RECORDED INFORMATION
※ ※ ※
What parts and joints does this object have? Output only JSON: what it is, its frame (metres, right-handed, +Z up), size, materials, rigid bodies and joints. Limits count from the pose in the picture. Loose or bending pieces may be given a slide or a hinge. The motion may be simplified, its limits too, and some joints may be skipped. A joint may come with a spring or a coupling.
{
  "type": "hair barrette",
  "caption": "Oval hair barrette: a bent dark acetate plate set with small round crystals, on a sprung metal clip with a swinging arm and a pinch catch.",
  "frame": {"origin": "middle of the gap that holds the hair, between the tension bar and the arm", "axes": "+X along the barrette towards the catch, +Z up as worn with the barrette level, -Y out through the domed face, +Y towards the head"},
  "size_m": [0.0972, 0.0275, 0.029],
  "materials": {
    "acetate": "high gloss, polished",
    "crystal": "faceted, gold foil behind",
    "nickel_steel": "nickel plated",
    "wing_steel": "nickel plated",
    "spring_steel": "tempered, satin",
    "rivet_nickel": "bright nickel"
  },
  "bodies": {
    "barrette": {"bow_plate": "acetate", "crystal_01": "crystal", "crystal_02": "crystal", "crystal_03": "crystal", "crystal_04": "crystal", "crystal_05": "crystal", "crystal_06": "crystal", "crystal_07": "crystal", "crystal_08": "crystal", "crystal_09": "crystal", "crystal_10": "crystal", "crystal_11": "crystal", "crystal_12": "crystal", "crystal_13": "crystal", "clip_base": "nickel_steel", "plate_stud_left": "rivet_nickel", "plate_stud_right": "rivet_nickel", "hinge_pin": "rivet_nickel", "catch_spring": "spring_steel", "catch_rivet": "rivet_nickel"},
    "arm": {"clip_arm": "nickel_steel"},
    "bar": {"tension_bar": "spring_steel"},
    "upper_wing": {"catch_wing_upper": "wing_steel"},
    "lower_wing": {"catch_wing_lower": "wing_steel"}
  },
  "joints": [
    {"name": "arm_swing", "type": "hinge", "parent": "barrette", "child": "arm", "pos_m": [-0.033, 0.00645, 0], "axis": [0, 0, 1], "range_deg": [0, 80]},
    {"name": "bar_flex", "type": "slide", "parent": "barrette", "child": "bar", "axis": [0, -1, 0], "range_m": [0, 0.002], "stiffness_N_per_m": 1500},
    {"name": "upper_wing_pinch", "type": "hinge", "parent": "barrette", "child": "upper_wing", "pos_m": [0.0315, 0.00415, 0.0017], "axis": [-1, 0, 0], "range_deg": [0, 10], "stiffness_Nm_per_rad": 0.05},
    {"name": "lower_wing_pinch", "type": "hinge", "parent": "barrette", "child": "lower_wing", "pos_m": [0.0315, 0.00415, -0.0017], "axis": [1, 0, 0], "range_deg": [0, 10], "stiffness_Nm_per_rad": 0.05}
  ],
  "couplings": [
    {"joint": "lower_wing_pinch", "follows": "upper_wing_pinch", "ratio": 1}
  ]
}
※ ※ ※
WHAT YOU WILL DO
Extract each line of the listing above, copying it word for word.

PROBLEM SOLUTION
What parts and joints does this object have? Output only JSON: what it is, its frame (metres, right-handed, +Z up), size, materials, rigid bodies and joints. Limits count from the pose in the picture. Loose or bending pieces may be given a slide or a hinge. The motion may be simplified, its limits too, and some joints may be skipped. A joint may come with a spring or a coupling.
{
  "type": "hair barrette",
  "caption": "Oval hair barrette: a bent dark acetate plate set with small round crystals, on a sprung metal clip with a swinging arm and a pinch catch.",
  "frame": {"origin": "middle of the gap that holds the hair, between the tension bar and the arm", "axes": "+X along the barrette towards the catch, +Z up as worn with the barrette level, -Y out through the domed face, +Y towards the head"},
  "size_m": [0.0972, 0.0275, 0.029],
  "materials": {
    "acetate": "high gloss, polished",
    "crystal": "faceted, gold foil behind",
    "nickel_steel": "nickel plated",
    "wing_steel": "nickel plated",
    "spring_steel": "tempered, satin",
    "rivet_nickel": "bright nickel"
  },
  "bodies": {
    "barrette": {"bow_plate": "acetate", "crystal_01": "crystal", "crystal_02": "crystal", "crystal_03": "crystal", "crystal_04": "crystal", "crystal_05": "crystal", "crystal_06": "crystal", "crystal_07": "crystal", "crystal_08": "crystal", "crystal_09": "crystal", "crystal_10": "crystal", "crystal_11": "crystal", "crystal_12": "crystal", "crystal_13": "crystal", "clip_base": "nickel_steel", "plate_stud_left": "rivet_nickel", "plate_stud_right": "rivet_nickel", "hinge_pin": "rivet_nickel", "catch_spring": "spring_steel", "catch_rivet": "rivet_nickel"},
    "arm": {"clip_arm": "nickel_steel"},
    "bar": {"tension_bar": "spring_steel"},
    "upper_wing": {"catch_wing_upper": "wing_steel"},
    "lower_wing": {"catch_wing_lower": "wing_steel"}
  },
  "joints": [
    {"name": "arm_swing", "type": "hinge", "parent": "barrette", "child": "arm", "pos_m": [-0.033, 0.00645, 0], "axis": [0, 0, 1], "range_deg": [0, 80]},
    {"name": "bar_flex", "type": "slide", "parent": "barrette", "child": "bar", "axis": [0, -1, 0], "range_m": [0, 0.002], "stiffness_N_per_m": 1500},
    {"name": "upper_wing_pinch", "type": "hinge", "parent": "barrette", "child": "upper_wing", "pos_m": [0.0315, 0.00415, 0.0017], "axis": [-1, 0, 0], "range_deg": [0, 10], "stiffness_Nm_per_rad": 0.05},
    {"name": "lower_wing_pinch", "type": "hinge", "parent": "barrette", "child": "lower_wing", "pos_m": [0.0315, 0.00415, -0.0017], "axis": [1, 0, 0], "range_deg": [0, 10], "stiffness_Nm_per_rad": 0.05}
  ],
  "couplings": [
    {"joint": "lower_wing_pinch", "follows": "upper_wing_pinch", "ratio": 1}
  ]
}